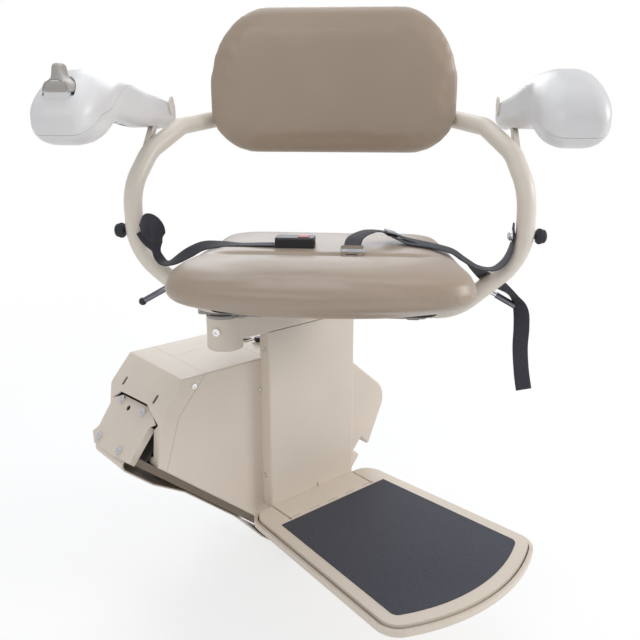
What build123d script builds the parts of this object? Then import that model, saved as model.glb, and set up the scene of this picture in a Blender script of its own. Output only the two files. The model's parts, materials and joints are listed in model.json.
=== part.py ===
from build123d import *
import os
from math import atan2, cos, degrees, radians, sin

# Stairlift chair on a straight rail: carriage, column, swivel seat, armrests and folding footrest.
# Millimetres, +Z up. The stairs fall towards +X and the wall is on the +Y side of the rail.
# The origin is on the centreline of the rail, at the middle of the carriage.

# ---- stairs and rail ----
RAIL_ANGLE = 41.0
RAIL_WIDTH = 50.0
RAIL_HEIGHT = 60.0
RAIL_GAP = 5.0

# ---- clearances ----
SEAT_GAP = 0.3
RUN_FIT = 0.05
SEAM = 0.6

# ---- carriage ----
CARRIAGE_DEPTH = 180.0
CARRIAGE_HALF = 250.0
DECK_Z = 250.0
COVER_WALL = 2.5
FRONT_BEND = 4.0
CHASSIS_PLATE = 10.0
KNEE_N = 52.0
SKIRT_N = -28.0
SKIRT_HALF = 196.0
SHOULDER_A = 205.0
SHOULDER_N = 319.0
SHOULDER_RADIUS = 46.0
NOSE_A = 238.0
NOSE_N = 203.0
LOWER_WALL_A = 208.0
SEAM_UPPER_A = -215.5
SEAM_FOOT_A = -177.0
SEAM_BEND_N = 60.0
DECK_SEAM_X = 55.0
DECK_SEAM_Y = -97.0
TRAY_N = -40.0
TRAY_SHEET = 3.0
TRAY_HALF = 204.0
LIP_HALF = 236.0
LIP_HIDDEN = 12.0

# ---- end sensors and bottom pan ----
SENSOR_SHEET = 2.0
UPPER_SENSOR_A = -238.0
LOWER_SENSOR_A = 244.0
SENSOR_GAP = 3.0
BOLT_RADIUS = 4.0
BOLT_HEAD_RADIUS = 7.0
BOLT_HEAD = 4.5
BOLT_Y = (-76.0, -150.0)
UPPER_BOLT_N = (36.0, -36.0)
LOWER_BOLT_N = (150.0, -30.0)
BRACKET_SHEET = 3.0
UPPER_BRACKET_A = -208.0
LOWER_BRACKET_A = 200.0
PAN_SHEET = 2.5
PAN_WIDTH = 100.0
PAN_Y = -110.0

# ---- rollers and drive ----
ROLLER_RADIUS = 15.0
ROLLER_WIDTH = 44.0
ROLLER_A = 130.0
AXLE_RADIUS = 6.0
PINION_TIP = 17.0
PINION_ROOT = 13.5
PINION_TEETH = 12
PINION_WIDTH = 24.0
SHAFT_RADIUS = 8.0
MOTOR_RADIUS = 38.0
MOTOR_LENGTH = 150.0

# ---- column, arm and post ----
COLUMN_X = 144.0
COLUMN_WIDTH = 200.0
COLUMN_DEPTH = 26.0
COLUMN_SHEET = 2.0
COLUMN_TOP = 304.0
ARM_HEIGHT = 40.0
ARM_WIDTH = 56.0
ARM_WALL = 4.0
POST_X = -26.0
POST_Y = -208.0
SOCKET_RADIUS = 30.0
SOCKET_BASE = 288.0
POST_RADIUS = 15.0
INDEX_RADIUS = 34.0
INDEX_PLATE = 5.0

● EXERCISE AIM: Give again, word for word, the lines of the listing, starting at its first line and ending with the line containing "MOTOR_LENGTH = 150.0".

● WRITTEN RESPONSE:
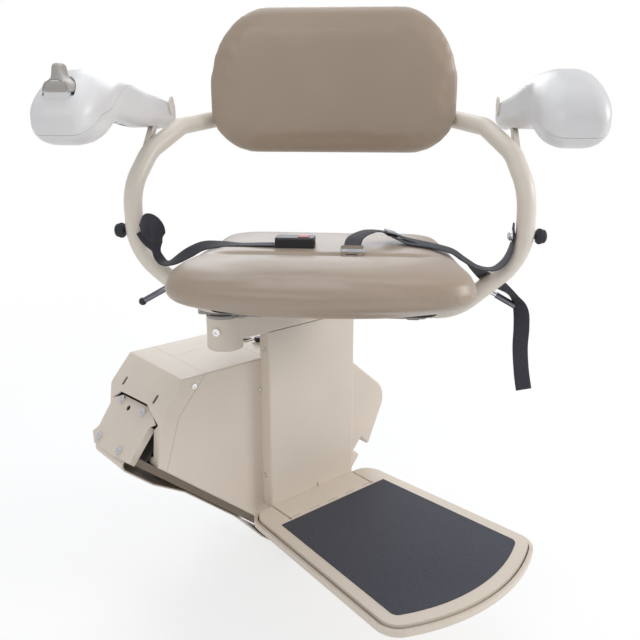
What build123d script builds the parts of this object? Then import that model, saved as model.glb, and set up the scene of this picture in a Blender script of its own. Output only the two files. The model's parts, materials and joints are listed in model.json.
=== part.py ===
from build123d import *
import os
from math import atan2, cos, degrees, radians, sin

# Stairlift chair on a straight rail: carriage, column, swivel seat, armrests and folding footrest.
# Millimetres, +Z up. The stairs fall towards +X and the wall is on the +Y side of the rail.
# The origin is on the centreline of the rail, at the middle of the carriage.

# ---- stairs and rail ----
RAIL_ANGLE = 41.0
RAIL_WIDTH = 50.0
RAIL_HEIGHT = 60.0
RAIL_GAP = 5.0

# ---- clearances ----
SEAT_GAP = 0.3
RUN_FIT = 0.05
SEAM = 0.6

# ---- carriage ----
CARRIAGE_DEPTH = 180.0
CARRIAGE_HALF = 250.0
DECK_Z = 250.0
COVER_WALL = 2.5
FRONT_BEND = 4.0
CHASSIS_PLATE = 10.0
KNEE_N = 52.0
SKIRT_N = -28.0
SKIRT_HALF = 196.0
SHOULDER_A = 205.0
SHOULDER_N = 319.0
SHOULDER_RADIUS = 46.0
NOSE_A = 238.0
NOSE_N = 203.0
LOWER_WALL_A = 208.0
SEAM_UPPER_A = -215.5
SEAM_FOOT_A = -177.0
SEAM_BEND_N = 60.0
DECK_SEAM_X = 55.0
DECK_SEAM_Y = -97.0
TRAY_N = -40.0
TRAY_SHEET = 3.0
TRAY_HALF = 204.0
LIP_HALF = 236.0
LIP_HIDDEN = 12.0

# ---- end sensors and bottom pan ----
SENSOR_SHEET = 2.0
UPPER_SENSOR_A = -238.0
LOWER_SENSOR_A = 244.0
SENSOR_GAP = 3.0
BOLT_RADIUS = 4.0
BOLT_HEAD_RADIUS = 7.0
BOLT_HEAD = 4.5
BOLT_Y = (-76.0, -150.0)
UPPER_BOLT_N = (36.0, -36.0)
LOWER_BOLT_N = (150.0, -30.0)
BRACKET_SHEET = 3.0
UPPER_BRACKET_A = -208.0
LOWER_BRACKET_A = 200.0
PAN_SHEET = 2.5
PAN_WIDTH = 100.0
PAN_Y = -110.0

# ---- rollers and drive ----
ROLLER_RADIUS = 15.0
ROLLER_WIDTH = 44.0
ROLLER_A = 130.0
AXLE_RADIUS = 6.0
PINION_TIP = 17.0
PINION_ROOT = 13.5
PINION_TEETH = 12
PINION_WIDTH = 24.0
SHAFT_RADIUS = 8.0
MOTOR_RADIUS = 38.0
MOTOR_LENGTH = 150.0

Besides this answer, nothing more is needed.